Except it's raining, so I sat in the doorway and looked out. Our front door looks out onto a small screened in porch, then out to a big grassy area with massive old oak trees, then across a small private road to my neighbor's rock wall. As I looked further, I realized I could just barely beneath the oak branches and the rock wall see my neighbor's front steps and part of their doorway.
I've been trying to learn to meditate for what seems like a long time now, but really have had no clue what that means. After reading An Accidental Buddhist and some other books, I'm starting to understand that it just means sitting--sitting and being aware.
As I sat in the doorway, I became aware of how many sounds I could hear. A dozen different birds, wind in tree branches, rain hitting oak leaves, rain water tricking down gutters and downspouts, a motorcycle in the distance, a train far away, the wind chime on the porch, and my iPod playing some simple flute music in the house.
I began to wonder what makes some sounds pleasant and others not. I wish I knew more about the science of sound. I know that sound is vibrations in traveling through the air and hitting my ear drums and some tiny little bones in my inner ear. But I don't know why the sounds this morning would make me feel calm and peaceful as compared to Friday.
Friday I had to go to oncology for another shot since my beta levels have not gone back to normal. I was prepared for it to be like last time, with maybe one other person there, but relatively quiet so I could read and relax after the shot while the nurses watch my reaction to the medicine.
Instead it was very busy. There were lots of people, most of them looked like they were there to stay for a long while since they were hooked to iv's and were watching tv or reading. The tv's were somewhat loud, but the worst was the ringing of the cell phones and the loud conversations that followed.
Don't get me wrong, I love my cell phone. It allows me to be where I want when I want and not have to sit in an office somewhere. And I wouldn't deny that freedom from anyone else. But as I sat in my recliner and tried to read Being Peace, a book about learning to live a compassionate and peaceful life, I wondered why I wanted to go smash everyone else's cell phone.
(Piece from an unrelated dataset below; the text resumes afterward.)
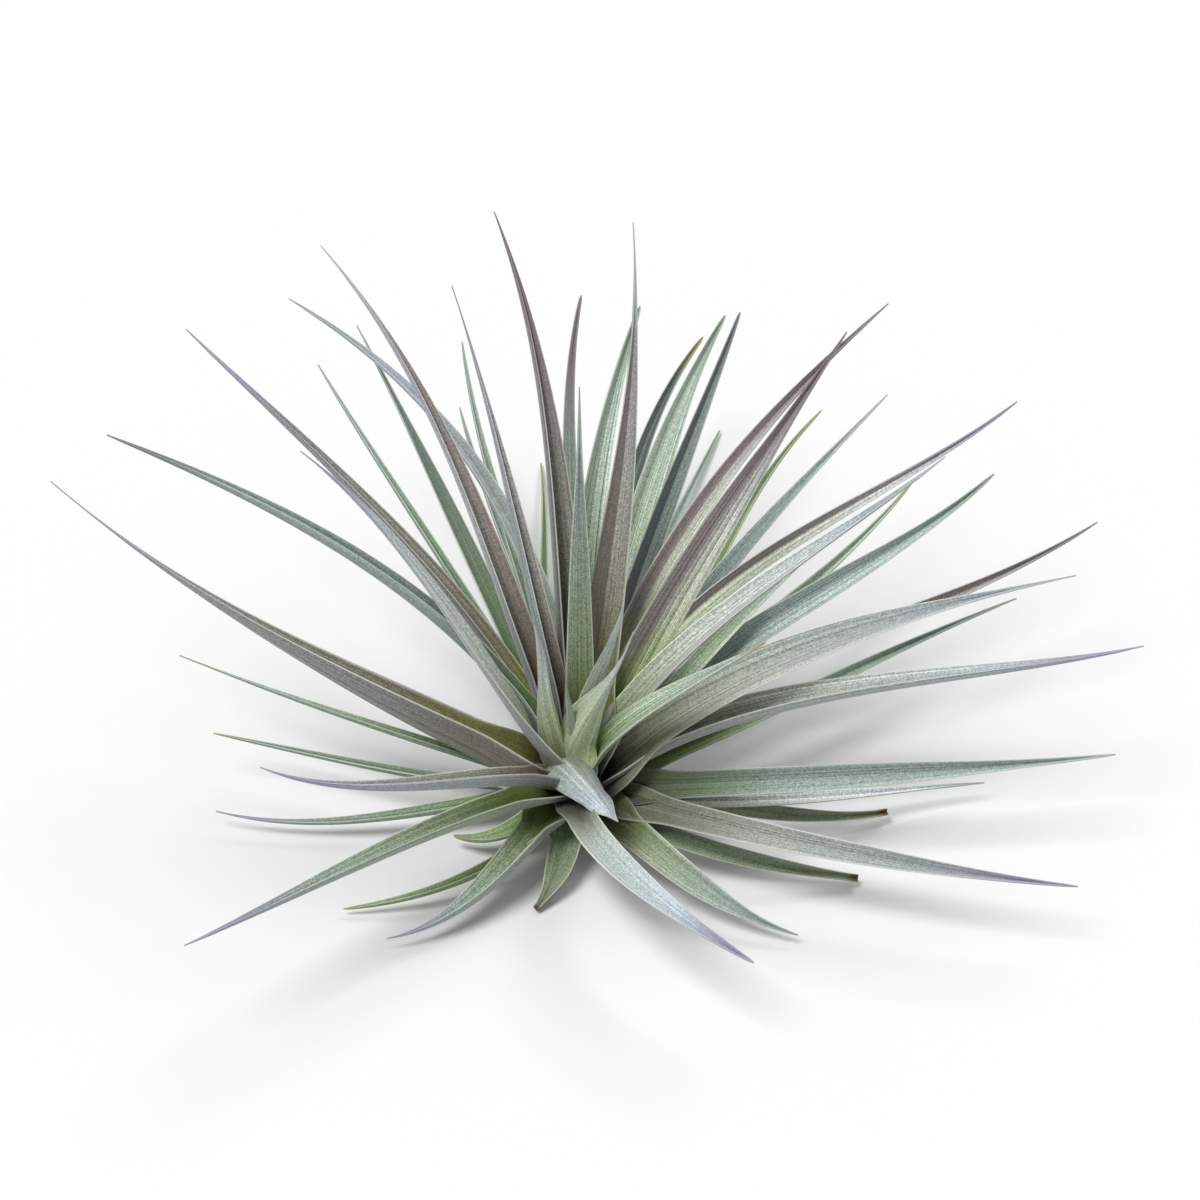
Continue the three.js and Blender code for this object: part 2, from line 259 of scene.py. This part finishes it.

I tried to tell myself that all these other people were probably a lot sicker than me and needed my compassion, and I felt that for the people, but not for the cell phones. The obnoxious ringing tones, and why when people answer their cell phones, do they seem to talk much louder than they do to the person sitting right next to them?
Anyway I shouldn't end on this note, otherwise it will spoil this great beginning to a new day. So I need to put my oar back in the water and steer myself back to this moment right now, thinking about all the beautiful sounds and vibrations in the world that I can hear right now. Flutes, birds, rain, and wind. And maybe the sound of an omelet cooking in a pan in the kitchen.



4 Comments:
Regarding Friday: I often go through 'sound overload'....when I'm in an environment that I percieve as busy, the noise level will put me right out of comission. It happens when I'm driving, too. I can't listen to radio when driving in fast paced traffic, or following complicated directions. Go figure.
Loved the pics of you, Russ, and neice and nephew....and of you and your Grandma. She must have been quite a woman.
Rock on wich' yo blog self!
You are such a fine writer, you put me there with you, listening to the flute and the rain and feeling the spring sink into your pores.
I will have to go and find that book, too. (I would like help in being meditative and compassionate.)
Jen
It reminds me of the Silence Game in Montesori. MOM
I am so with you on the phone thing. Here you are trying to be at peace and people are screeching next to you on their phone. Like give it a rest, people! Chill!
Love your stuff, BTW. Came here from Stitchy's blog. It has given me more ideas, and I don't need more ideas at the moment!